Overlaid atop this operating model is the organizational belief of “being digital.” 

Being digital is more than taking individual actions when it comes to digital capabilities. It’s a way of doing business. It requires a mindset shift across every facet of an organization to move faster, to rely on data, and to put the customer at the center of every decision.  

With this context, we arrive at the question: what is a digital operating model?

digital operating model chart

Making a digital operating model a reality  

Though it represents the core of any bank’s digital operating model, procuring high-quality, real-time data often presents obstacles on numerous fronts. For instance, many banks often: 

  • Don’t have efficient access to their own data due to disparate—and often outdated hardware and software architecture 
  • Created data environments that make it difficult to create 360-degree customer profiles 
  • Still use legacy IT systems that can’t effectively integrate holistically, let alone help leaders create effective householding relationships or differentiate products among retail or commercial customers 

To help develop a digital operating model and address these issues, we’ve identified four critical components that create significant impact and unlock maximum value: 

Business processes are ripe for investment across financial institutions, with process prioritizations driving revenue growth and increased productivity without growing headcount. Levers to address when considering transformative change through process enhancements include: reducing manual processes via Robotic Process Automation (RPA), increasing efficiencies via implementation of self-service capabilities, and improving resource utilization via capacity-management tools. 

Integrate data, digital tools, and technology to enable users to enter data one time and have that data readily available to support all downstream processes.
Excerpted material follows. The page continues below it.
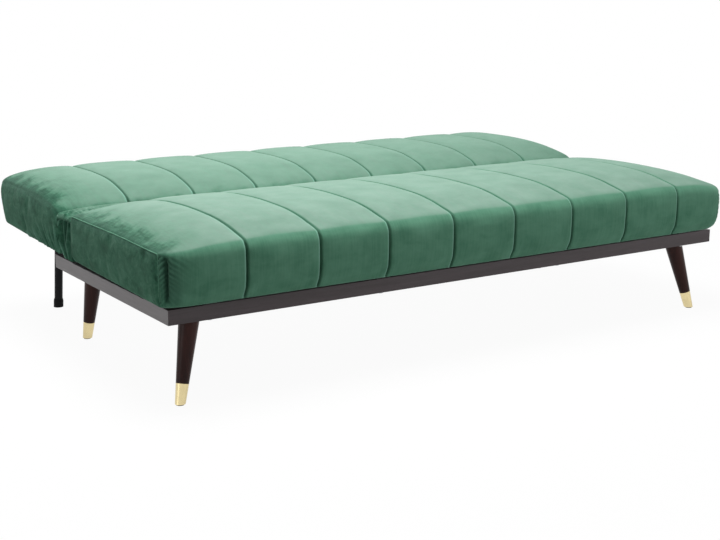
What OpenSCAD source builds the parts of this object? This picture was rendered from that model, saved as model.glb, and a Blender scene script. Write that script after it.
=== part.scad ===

There are numerous opportunities across the product and customer lifecycles to streamline integrations in this manner, be it a front-end self-service portal or a fully integrated CRM and LOS platform—all leading to a centralized data warehouse.  
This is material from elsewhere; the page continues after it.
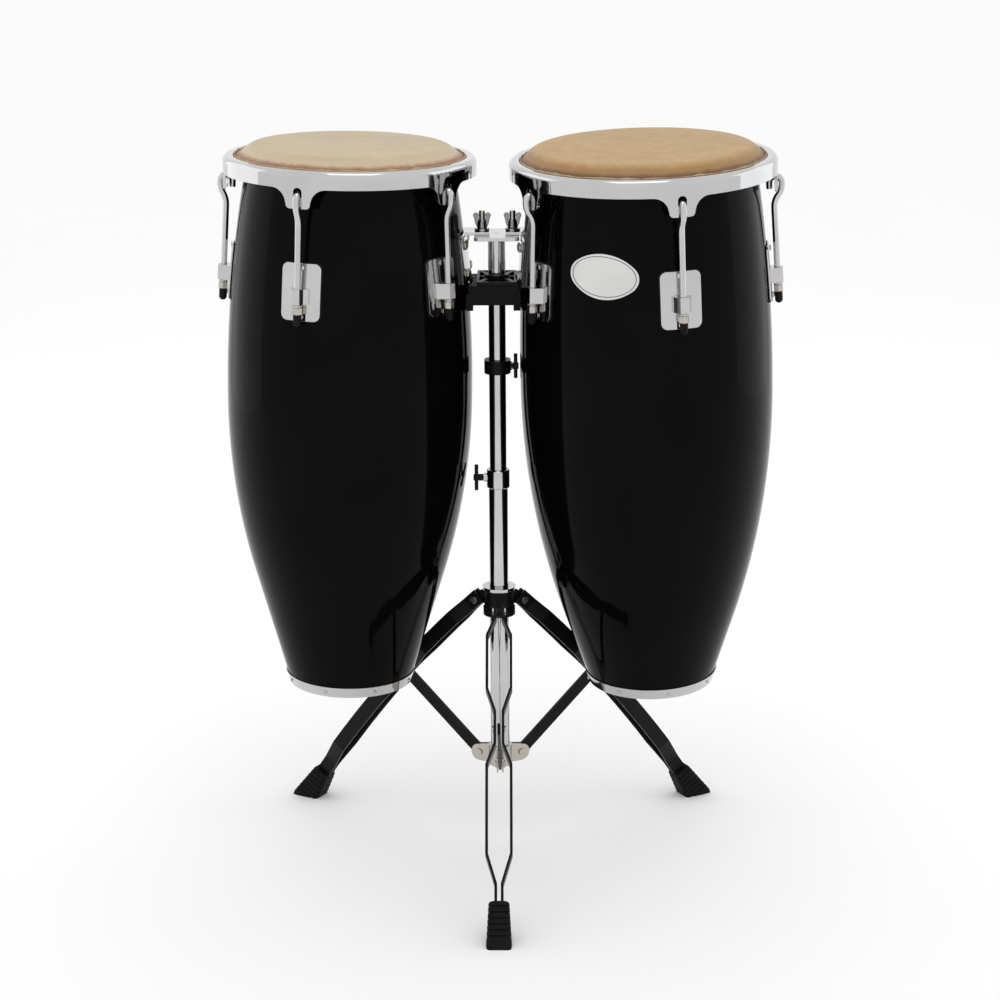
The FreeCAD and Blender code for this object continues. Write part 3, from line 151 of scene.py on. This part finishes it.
class Surface:
    """A node material: a Principled shader with small helpers that add nodes in front of it."""

    def __init__(self, name, **constants):
        self.material = bpy.data.materials.new(name)
        self.material.use_nodes = True
        self.tree = self.material.node_tree
        self.shader = self.tree.nodes["Principled BSDF"]
        for socket, value in constants.items():
            self.shader.inputs[socket.replace("_", " ")].default_value = value
        self.place = self.node("ShaderNodeTexCoord").outputs["Object"]

    def seen_from(self, matrix):
        """Measures the material's places in another frame, such as a drum's own."""
        inverse = matrix.inverted()
        mapping = self.node("ShaderNodeMapping")
        mapping.inputs["Rotation"].default_value = inverse.to_euler()
        mapping.inputs["Location"].default_value = inverse.translation
        self.link(self.place, mapping.inputs["Vector"])
        self.place = mapping.outputs["Vector"]

    def node(self, kind, **settings):
        made = self.tree.nodes.new(kind)
        for name, value in settings.items():
            setattr(made, name, value)
        return made

    def link(self, source, target):
        self.tree.links.new(source, target)

    def feed(self, socket, value):
        """Gives a socket a node's output, a colour or a number."""
        if isinstance(value, bpy.types.NodeSocket):
            self.link(value, socket)
        elif hasattr(value, "__len__"):
            socket.default_value = tuple(value) + (1,)
        else:
            socket.default_value = value

    def axes(self):
        """The place's own X, Y and Z."""
        made = self.node("ShaderNodeSeparateXYZ")
        self.link(self.place, made.inputs["Vector"])
        return made.outputs

    def noise(self, scale, detail, roughness=0.5, stretch=None, distortion=0.0):
        """Noise over the material's places; stretch scales the axes apart."""
        made = self.node("ShaderNodeTexNoise")
        made.inputs["Scale"].default_value = scale
        made.inputs["Detail"].default_value = detail
        made.inputs["Roughness"].default_value = roughness
        made.inputs["Distortion"].default_value = distortion
        place = self.place
        if stretch is not None:
            mapping = self.node("ShaderNodeMapping")
            mapping.inputs["Scale"].default_value = stretch
            self.link(place, mapping.inputs["Vector"])
            place = mapping.outputs["Vector"]
        self.link(place, made.inputs["Vector"])
        return made.outputs["Fac"]

    def ramp(self, value, *stops):
        """A colour ramp from (position, colour or grey) stops."""
        made = self.node("ShaderNodeValToRGB")
        elements = made.color_ramp.elements
        while len(elements) < len(stops):
            elements.new(0.5)
        for element, (position, colour) in zip(elements, stops):
            rgb = tuple(colour) if hasattr(colour, "__len__") else (colour, colour, colour)
            element.position = position
            element.color = rgb + (1,)
        self.link(value, made.inputs["Fac"])
        return made.outputs["Color"]

    def math(self, operation, first, second=None):
        """A Math node; the operations on one value take no second."""
        made = self.node("ShaderNodeMath", operation=operation)
        self.feed(made.inputs[0], first)
        if second is not None:
            self.feed(made.inputs[1], second)
        return made.outputs["Value"]

    def mix(self, share, first, second, blend="MIX"):
        made = self.node("ShaderNodeMix", data_type="RGBA", blend_type=blend)
        self.feed(made.inputs[MIX_SHARE], share)
        self.feed(made.inputs[MIX_FIRST], first)
        self.feed(made.inputs[MIX_SECOND], second)
        return made.outputs[MIX_RESULT]

    def set(self, **sources):
        """Feeds the shader's own sockets from nodes."""
        for socket, source in sources.items():
            self.link(source, self.shader.inputs[socket.replace("_", " ")])

    def bump(self, height, depth, edge=0.0):
        """A bump of that depth, over edges rounded in the shader where an edge radius is given."""
        made = self.node("ShaderNodeBump")
        made.inputs["Strength"].default_value = 1.0
        made.inputs["Distance"].default_value = depth
        self.link(height, made.inputs["Height"])
        if edge:
            rounded = self.node("ShaderNodeBevel", samples=4)
            rounded.inputs["Radius"].default_value = edge
            self.link(rounded.outputs["Normal"], made.inputs["Normal"])
        self.link(made.outputs["Normal"], self.shader.inputs["Normal"])
        return self


def shaded(colour, factor):
    """A colour made darker or lighter, as far as white."""
    return [min(1, factor * channel) for channel in colour]


# Materials --------------------------------------------------------------------------------------------

def lacquer():
    """Black gloss lacquer over wood: deep, with a faint orange peel and hairline wear."""
    made = Surface("lacquer", Specular_IOR_Level=0.05, IOR=1.5)
    cloud = made.noise(9, 2)
    made.set(Base_Color=made.ramp(cloud, (0.3, 0.0012), (0.75, 0.0022)))
    scratches = made.noise(60, 5, 0.6, stretch=(1, 1, 0.15))
    made.set(Roughness=made.ramp(scratches, (0.35, 0.05), (0.8, 0.09)))
    return made.bump(made.noise(55, 2), 0.00004).material


def bare_wood(side, matrix):
    """The inside of the shell: bare staves, each with its own tone, and the glue lines between them."""
    made = Surface("bare_wood_" + side, Roughness=0.75, Specular_IOR_Level=0.2)
    made.seen_from(matrix)
    axes = made.axes()
    turn = made.math("ARCTAN2", axes["Y"], axes["X"])
    count = made.math("MULTIPLY", made.math("ADD", turn, math.pi), STAVES / (2 * math.pi))
    stave = made.node("ShaderNodeTexWhiteNoise", noise_dimensions="1D")
    made.link(made.math("FLOOR", count), stave.inputs["W"])
    grain = made.noise(70, 6, 0.6, stretch=(1, 1, 0.06), distortion=0.6)
    dark, middle, light = (0.20, 0.115, 0.058), (0.33, 0.205, 0.11), (0.42, 0.28, 0.16)
    wood = made.ramp(grain, (0.25, dark), (0.55, middle), (0.8, light))
    tone = made.ramp(stave.outputs["Value"], (0.0, 0.55), (1.0, 1.0))
    toned = made.mix(0.45, wood, tone, "MULTIPLY")
    joint = made.ramp(made.math("PINGPONG", count, 0.5), (0.0, 0.3), (0.02, 1.0))
    made.set(Base_Color=made.mix(1.0, toned, joint, "MULTIPLY"))
    return made.bump(grain, 0.0002).material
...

Organizational design addresses re-alignment and optimization of responsibilities across roles while prioritizing employee performance, experience, and efficiency. The most efficient organizations prioritize upskilling key resources while aligning them to value-add activities. 

Governance and continuous improvement. Advanced analytical maturity gained from a digital operating model enables banks to glean holistic insights into operations and drive organizational change. The transformative journey, however, doesn’t stop once an organization becomes digitally enabled and operationally efficient. It continues by utilizing organization change management and operational insights to continually upskill key resources, while streamlining processes from analytical discovery via ongoing monitoring. 

Building off these components, we recommend utilizing the following self-assessment to gauge your readiness for a digital operating model: 

Question 1

Does your organization understand how a digital operating model will improve your business?

Question 2

Does your organization have the right people with appropriate competencies and skills to be successful within a digital operating model?

Question 3

How has your organization endeavored to minimize redundant and manual data entry?

Question 4

Does your organization’s technology architecture allow for seamless data flow and integration?

Conclusion  

In an increasingly competitive banking market, banks can’t afford to sit back and wait. By adopting a digital operating model, organizations will see opportunities to scale, increase revenue, reduce long-term costs, and lay the foundation for success in the digital age.